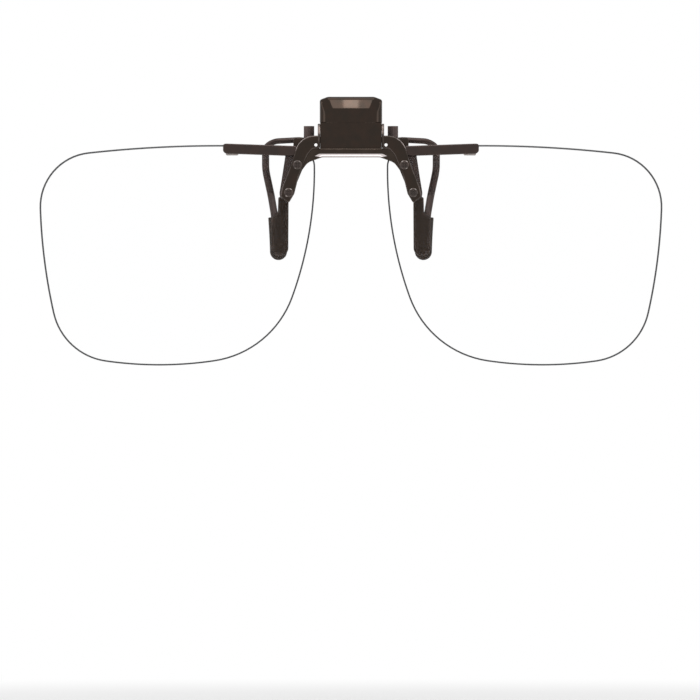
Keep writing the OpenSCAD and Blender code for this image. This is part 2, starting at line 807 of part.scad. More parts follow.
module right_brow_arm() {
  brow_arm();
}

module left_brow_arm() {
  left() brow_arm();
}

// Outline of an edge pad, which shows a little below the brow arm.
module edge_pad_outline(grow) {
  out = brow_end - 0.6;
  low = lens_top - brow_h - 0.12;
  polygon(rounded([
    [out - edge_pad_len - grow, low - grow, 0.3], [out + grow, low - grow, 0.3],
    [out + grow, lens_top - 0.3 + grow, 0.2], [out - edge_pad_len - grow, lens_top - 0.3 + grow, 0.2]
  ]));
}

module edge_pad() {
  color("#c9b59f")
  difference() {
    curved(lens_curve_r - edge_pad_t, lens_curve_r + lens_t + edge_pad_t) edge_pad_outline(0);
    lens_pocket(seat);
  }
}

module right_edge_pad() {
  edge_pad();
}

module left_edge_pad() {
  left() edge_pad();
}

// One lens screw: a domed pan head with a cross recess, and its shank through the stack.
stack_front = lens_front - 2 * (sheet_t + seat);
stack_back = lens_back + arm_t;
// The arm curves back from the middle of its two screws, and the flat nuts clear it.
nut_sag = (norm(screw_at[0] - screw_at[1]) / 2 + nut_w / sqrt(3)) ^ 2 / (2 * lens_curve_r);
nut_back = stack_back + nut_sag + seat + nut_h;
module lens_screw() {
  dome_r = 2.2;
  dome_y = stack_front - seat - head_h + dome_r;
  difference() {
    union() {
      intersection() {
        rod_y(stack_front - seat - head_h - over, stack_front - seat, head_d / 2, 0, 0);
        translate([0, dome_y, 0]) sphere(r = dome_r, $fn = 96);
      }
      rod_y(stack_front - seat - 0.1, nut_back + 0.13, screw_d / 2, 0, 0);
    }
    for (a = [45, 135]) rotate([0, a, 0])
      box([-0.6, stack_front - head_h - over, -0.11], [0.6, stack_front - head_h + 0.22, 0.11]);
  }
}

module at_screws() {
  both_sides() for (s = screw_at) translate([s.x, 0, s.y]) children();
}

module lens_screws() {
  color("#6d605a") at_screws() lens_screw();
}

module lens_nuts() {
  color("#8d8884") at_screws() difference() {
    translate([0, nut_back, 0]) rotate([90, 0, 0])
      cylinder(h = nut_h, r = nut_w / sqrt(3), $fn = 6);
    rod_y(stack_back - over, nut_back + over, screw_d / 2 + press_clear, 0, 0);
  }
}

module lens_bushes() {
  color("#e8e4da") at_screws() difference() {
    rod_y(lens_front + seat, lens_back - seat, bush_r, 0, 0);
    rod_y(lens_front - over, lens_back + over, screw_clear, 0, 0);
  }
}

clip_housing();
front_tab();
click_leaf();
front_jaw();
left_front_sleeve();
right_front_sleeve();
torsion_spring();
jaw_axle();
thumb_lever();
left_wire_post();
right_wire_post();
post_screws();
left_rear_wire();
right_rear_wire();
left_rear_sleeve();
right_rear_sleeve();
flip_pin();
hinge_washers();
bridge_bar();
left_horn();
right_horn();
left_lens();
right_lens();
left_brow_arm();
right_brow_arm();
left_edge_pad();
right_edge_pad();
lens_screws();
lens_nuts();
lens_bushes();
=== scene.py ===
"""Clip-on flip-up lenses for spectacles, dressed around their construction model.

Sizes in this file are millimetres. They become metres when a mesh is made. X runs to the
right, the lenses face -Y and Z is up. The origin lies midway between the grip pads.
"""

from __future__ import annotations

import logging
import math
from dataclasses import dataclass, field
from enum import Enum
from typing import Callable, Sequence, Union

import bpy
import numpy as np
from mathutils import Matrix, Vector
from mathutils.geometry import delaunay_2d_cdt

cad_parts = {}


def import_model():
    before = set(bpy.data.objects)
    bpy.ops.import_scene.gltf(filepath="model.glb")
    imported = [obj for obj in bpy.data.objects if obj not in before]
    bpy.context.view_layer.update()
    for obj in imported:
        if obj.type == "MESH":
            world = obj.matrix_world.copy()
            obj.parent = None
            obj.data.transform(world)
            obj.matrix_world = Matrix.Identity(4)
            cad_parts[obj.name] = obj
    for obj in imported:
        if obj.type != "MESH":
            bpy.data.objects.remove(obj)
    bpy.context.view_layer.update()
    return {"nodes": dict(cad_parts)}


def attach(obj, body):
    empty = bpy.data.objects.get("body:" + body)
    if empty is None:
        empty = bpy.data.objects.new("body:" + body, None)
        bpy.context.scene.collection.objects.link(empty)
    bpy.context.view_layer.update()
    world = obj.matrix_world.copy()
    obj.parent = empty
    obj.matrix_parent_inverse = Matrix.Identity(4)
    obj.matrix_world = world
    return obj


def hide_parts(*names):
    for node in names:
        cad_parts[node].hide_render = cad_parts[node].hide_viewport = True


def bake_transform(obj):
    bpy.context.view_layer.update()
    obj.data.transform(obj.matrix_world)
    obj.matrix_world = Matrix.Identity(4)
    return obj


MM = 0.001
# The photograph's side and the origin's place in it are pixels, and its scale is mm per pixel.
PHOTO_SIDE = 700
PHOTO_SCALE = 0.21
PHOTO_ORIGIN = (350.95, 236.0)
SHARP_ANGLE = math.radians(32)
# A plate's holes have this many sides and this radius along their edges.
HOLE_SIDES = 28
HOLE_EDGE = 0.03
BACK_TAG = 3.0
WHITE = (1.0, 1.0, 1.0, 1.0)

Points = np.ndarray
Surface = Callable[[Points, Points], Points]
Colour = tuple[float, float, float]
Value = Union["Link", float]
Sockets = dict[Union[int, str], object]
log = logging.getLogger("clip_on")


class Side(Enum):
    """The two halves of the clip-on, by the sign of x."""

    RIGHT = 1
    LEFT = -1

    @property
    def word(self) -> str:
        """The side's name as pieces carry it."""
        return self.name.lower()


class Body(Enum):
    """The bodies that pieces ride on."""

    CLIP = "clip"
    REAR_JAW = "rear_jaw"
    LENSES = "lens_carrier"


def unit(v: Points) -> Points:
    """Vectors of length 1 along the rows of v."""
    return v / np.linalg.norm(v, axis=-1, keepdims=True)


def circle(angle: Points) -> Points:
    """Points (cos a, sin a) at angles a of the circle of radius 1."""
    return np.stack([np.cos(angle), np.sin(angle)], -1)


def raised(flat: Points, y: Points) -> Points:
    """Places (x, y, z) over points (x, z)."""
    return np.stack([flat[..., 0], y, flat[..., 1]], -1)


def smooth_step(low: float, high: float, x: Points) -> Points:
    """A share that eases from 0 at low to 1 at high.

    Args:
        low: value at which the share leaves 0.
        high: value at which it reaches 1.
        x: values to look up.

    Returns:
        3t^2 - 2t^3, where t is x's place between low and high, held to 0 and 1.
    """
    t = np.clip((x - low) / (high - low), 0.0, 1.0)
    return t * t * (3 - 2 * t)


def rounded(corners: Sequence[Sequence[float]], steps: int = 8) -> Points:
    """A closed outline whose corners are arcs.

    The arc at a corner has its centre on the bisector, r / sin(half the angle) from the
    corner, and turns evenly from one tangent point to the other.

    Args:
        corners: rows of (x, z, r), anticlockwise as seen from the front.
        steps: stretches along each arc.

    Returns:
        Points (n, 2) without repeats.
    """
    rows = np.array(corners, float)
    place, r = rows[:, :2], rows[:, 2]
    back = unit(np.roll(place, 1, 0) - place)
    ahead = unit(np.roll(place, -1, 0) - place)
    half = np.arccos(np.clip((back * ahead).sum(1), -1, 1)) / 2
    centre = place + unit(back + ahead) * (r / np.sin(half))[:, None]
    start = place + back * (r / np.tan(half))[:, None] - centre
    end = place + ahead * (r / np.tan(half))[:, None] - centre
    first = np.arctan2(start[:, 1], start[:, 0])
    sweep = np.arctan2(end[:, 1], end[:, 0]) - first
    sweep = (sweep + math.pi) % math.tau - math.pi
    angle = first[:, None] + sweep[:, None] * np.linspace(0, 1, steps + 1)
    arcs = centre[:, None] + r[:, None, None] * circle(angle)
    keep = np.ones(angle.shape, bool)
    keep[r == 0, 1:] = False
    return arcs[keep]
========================
Your task
Give back, exactly as written, each line from the one that contains "clip_housing();" through the one that contains "obj.data.transform(obj.matrix_world)".

Exercise solution
clip_housing();
front_tab();
click_leaf();
front_jaw();
left_front_sleeve();
right_front_sleeve();
torsion_spring();
jaw_axle();
thumb_lever();
left_wire_post();
right_wire_post();
post_screws();
left_rear_wire();
right_rear_wire();
left_rear_sleeve();
right_rear_sleeve();
flip_pin();
hinge_washers();
bridge_bar();
left_horn();
right_horn();
left_lens();
right_lens();
left_brow_arm();
right_brow_arm();
left_edge_pad();
right_edge_pad();
lens_screws();
lens_nuts();
lens_bushes();
=== scene.py ===
"""Clip-on flip-up lenses for spectacles, dressed around their construction model.

Sizes in this file are millimetres. They become metres when a mesh is made. X runs to the
right, the lenses face -Y and Z is up. The origin lies midway between the grip pads.
"""

from __future__ import annotations

import logging
import math
from dataclasses import dataclass, field
from enum import Enum
from typing import Callable, Sequence, Union

import bpy
import numpy as np
from mathutils import Matrix, Vector
from mathutils.geometry import delaunay_2d_cdt

cad_parts = {}


def import_model():
    before = set(bpy.data.objects)
    bpy.ops.import_scene.gltf(filepath="model.glb")
    imported = [obj for obj in bpy.data.objects if obj not in before]
    bpy.context.view_layer.update()
    for obj in imported:
        if obj.type == "MESH":
            world = obj.matrix_world.copy()
            obj.parent = None
            obj.data.transform(world)
            obj.matrix_world = Matrix.Identity(4)
            cad_parts[obj.name] = obj
    for obj in imported:
        if obj.type != "MESH":
            bpy.data.objects.remove(obj)
    bpy.context.view_layer.update()
    return {"nodes": dict(cad_parts)}


def attach(obj, body):
    empty = bpy.data.objects.get("body:" + body)
    if empty is None:
        empty = bpy.data.objects.new("body:" + body, None)
        bpy.context.scene.collection.objects.link(empty)
    bpy.context.view_layer.update()
    world = obj.matrix_world.copy()
    obj.parent = empty
    obj.matrix_parent_inverse = Matrix.Identity(4)
    obj.matrix_world = world
    return obj


def hide_parts(*names):
    for node in names:
        cad_parts[node].hide_render = cad_parts[node].hide_viewport = True


def bake_transform(obj):
    bpy.context.view_layer.update()
    obj.data.transform(obj.matrix_world)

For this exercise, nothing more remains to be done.